Once you have your plot of land staked out, the ground needs softening so that plants can take root and nutrients can reach them. In the real world, this involves taking a tool of some kind to turn the ground over. This part of the process is vital because it uncovers problems with the dirt that would have otherwise remained hidden, including any large rocks that may obstruct the growth of root systems. In relationships, this means trying to make yourself into the type of person you would want to be with.
Remember--this part of the process is continual. Even after you’ve begun a relationship, even after “plants” have sprouted, and even after you’ve been able to taste the fruit of your labors, you need to constantly monitor the health of your soil. In other words, you don’t need to be perfect to build a strong relationship, but your relationship does need constant nourishment. This includes weeding (being aware of what kind of person you want to be), digging (working to be that person), and basic tenderness (giving yourself room to be an imperfect person despite all of your best efforts).
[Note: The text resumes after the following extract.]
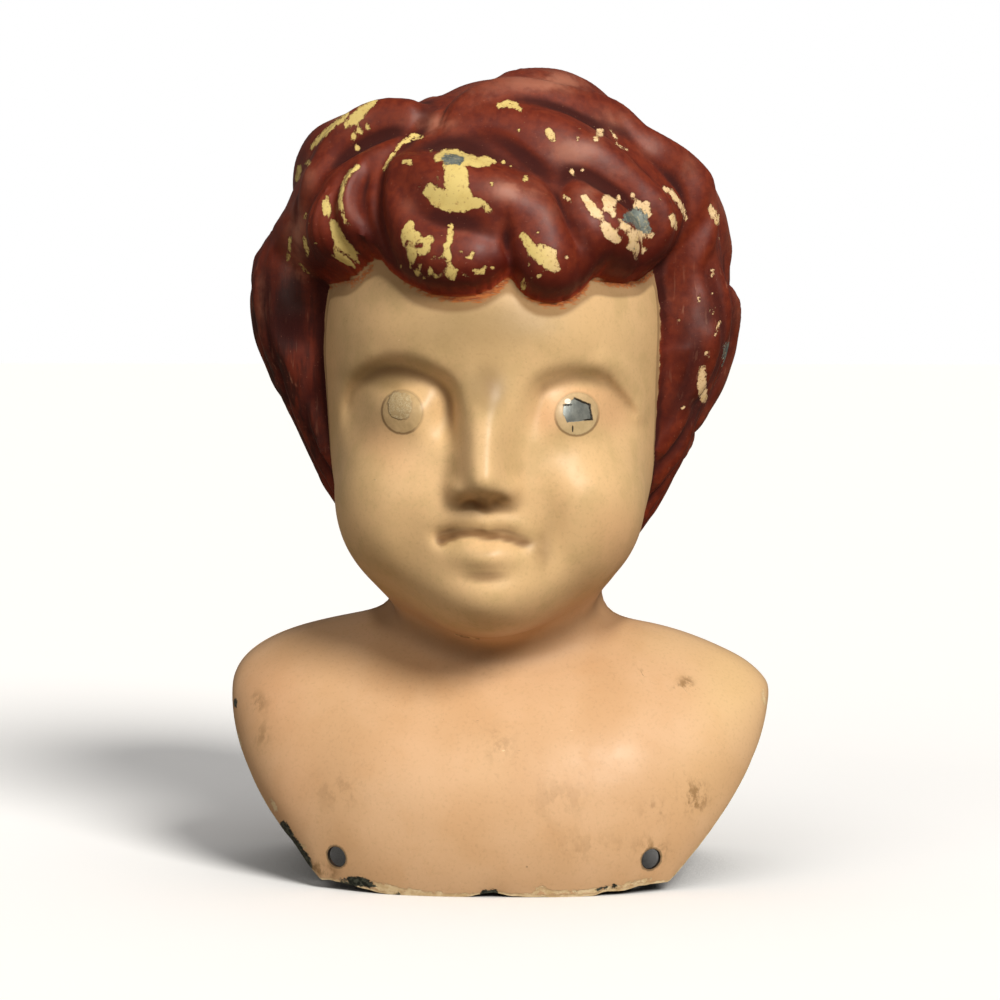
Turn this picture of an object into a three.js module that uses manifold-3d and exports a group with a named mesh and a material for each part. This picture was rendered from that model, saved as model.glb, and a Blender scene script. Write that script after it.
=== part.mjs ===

Photo courtesy of Laura McCarrey
Now that your ground is set aside and softened up, it’s time to actually plant. This is where you come into contact and try to maintain relationships with people outside of you. In a garden, effectively growing plants means poking holes in the ground at even intervals and putting seeds in them. After the seeds are in the ground, you have to cover them back up and water them. For us, this means setting aside time to spend with someone else. This time looks different for everyone, but some examples of this include going to a park together, exploring shared interests, going on dates, or even just sitting down together to watch a TV show. Setting a schedule for spending time together doesn’t mean your relationship isn’t strong enough to make it on its own. Rather, it shows how important it is to you and the person you’re building with.
It is important to note that you cannot plant seeds that don’t want to be planted. Some seeds won’t take root, no matter how much love and attention you give them. This is not an indication of bad ground. Sometimes, relationships don’t grow the way we want them to and end up dying before we’re ready. If you find yourself with a garden that didn’t turn out the way you hoped, it’s time to till the ground, pull out the old plants, and make room for new, different plants. A failed relationship isn’t proof of being incapable of having a successful one.
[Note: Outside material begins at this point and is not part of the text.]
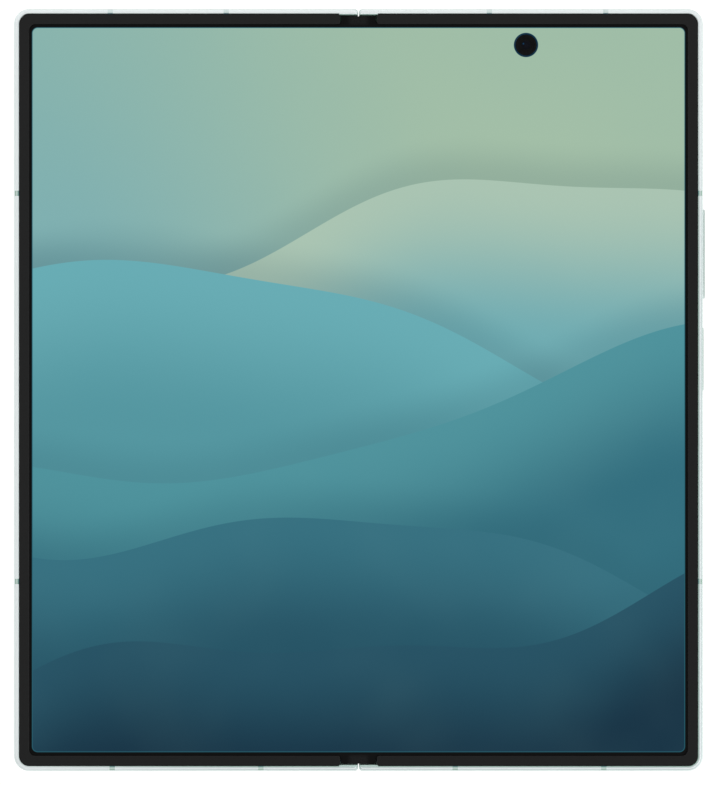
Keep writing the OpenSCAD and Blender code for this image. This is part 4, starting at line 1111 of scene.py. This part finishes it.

Now that seeds are in the ground, you need to create pathways around them so they don’t get stepped on. In other words, you need to protect the relationship. It is not enough to merely put in time and effort in the beginning to build a relationship. It needs constant nourishment. Additionally, harsh words can be effectual footsteps on soft dirt, leaving a large imprint and compacting soil, making it difficult for a plant to grow. Growing a relationship means being aware of how your actions affect those around you, and being willing to change your approach to more effectively support the person you love. This is easily applied to romantic relationships, but is equally true for friendships, siblings, parents, and even work relationships.
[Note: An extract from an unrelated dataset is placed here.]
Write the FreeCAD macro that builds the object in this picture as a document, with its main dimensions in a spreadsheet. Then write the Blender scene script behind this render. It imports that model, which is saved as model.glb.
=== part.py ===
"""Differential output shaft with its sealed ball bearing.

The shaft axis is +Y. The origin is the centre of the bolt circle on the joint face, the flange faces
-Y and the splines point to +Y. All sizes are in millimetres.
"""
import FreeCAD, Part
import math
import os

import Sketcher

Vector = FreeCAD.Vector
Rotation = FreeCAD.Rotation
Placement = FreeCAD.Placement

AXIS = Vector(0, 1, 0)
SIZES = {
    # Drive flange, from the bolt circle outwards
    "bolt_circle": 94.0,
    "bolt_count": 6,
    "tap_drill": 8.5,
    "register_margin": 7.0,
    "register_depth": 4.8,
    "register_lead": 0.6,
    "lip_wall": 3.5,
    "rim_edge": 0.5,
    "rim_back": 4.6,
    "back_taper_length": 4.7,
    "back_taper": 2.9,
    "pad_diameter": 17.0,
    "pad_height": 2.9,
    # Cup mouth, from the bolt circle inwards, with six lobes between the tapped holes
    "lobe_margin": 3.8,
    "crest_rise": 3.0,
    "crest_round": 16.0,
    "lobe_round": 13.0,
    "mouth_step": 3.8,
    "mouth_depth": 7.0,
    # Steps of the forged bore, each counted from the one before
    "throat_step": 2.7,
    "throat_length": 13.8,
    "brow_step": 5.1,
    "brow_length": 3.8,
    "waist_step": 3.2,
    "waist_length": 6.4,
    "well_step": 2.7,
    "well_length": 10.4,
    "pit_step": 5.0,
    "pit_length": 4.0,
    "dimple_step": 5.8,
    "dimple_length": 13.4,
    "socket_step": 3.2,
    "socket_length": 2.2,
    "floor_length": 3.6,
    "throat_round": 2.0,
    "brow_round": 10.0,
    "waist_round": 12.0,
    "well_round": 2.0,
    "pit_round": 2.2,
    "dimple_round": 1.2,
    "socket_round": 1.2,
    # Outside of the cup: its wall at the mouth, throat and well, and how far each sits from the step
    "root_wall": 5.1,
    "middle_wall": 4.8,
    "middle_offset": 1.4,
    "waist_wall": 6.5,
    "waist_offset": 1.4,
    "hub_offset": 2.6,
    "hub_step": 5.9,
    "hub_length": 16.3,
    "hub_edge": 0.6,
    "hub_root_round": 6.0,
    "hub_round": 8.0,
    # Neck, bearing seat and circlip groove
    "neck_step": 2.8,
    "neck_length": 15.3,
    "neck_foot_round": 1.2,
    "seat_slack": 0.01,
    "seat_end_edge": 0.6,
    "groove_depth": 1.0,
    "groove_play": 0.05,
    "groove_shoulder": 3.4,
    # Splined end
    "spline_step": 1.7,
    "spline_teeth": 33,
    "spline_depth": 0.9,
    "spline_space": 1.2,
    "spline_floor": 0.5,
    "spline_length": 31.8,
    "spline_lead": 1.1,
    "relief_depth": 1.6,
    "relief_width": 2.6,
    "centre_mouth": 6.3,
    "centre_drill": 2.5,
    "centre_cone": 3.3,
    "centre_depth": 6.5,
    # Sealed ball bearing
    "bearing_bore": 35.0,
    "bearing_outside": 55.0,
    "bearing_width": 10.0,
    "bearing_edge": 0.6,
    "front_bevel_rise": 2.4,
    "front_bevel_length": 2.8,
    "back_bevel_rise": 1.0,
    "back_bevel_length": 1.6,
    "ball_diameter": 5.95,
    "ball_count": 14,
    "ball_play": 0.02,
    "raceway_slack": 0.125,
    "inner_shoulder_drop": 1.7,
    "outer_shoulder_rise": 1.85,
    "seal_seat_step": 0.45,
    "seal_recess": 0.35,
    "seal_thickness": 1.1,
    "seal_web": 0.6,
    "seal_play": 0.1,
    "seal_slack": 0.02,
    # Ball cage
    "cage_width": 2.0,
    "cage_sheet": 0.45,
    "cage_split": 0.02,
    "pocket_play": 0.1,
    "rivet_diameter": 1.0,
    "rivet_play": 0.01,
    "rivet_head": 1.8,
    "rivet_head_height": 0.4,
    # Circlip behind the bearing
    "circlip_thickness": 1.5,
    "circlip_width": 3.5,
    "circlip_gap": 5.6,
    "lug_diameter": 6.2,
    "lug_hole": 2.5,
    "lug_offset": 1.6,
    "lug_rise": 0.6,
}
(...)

Photo courtesy of Laura McCarrey
Another important reminder is that, depending on what you’re trying to grow, you may need further supports to facilitate growth. For some plants, like tomatoes and grapes, a trellis or cage keeps them growing the right way. For people, this self-care can come in many ways, including bowling with your friends, a cooking class, video games, writing, music, exercise, and the list goes on. Some relationships also need help from a professional, either for an individual or the partnership. If you find yourself working to support a relationship but feeling incapable of doing it on your own, ask for help. There is nothing wrong with getting a trellis to help you grow.
Finally, give yourself time! Gardens don’t sprout overnight, and that’s okay. Be patient with yourself as you work to keep your ground soft. If you step on a seed, do what you can to loosen up the soil and try to learn from your mistake. If you see a weed, pull it out. If you need help, get it. As you work to strengthen your relational garden, enjoy the process and know that you are capable of building something beautiful.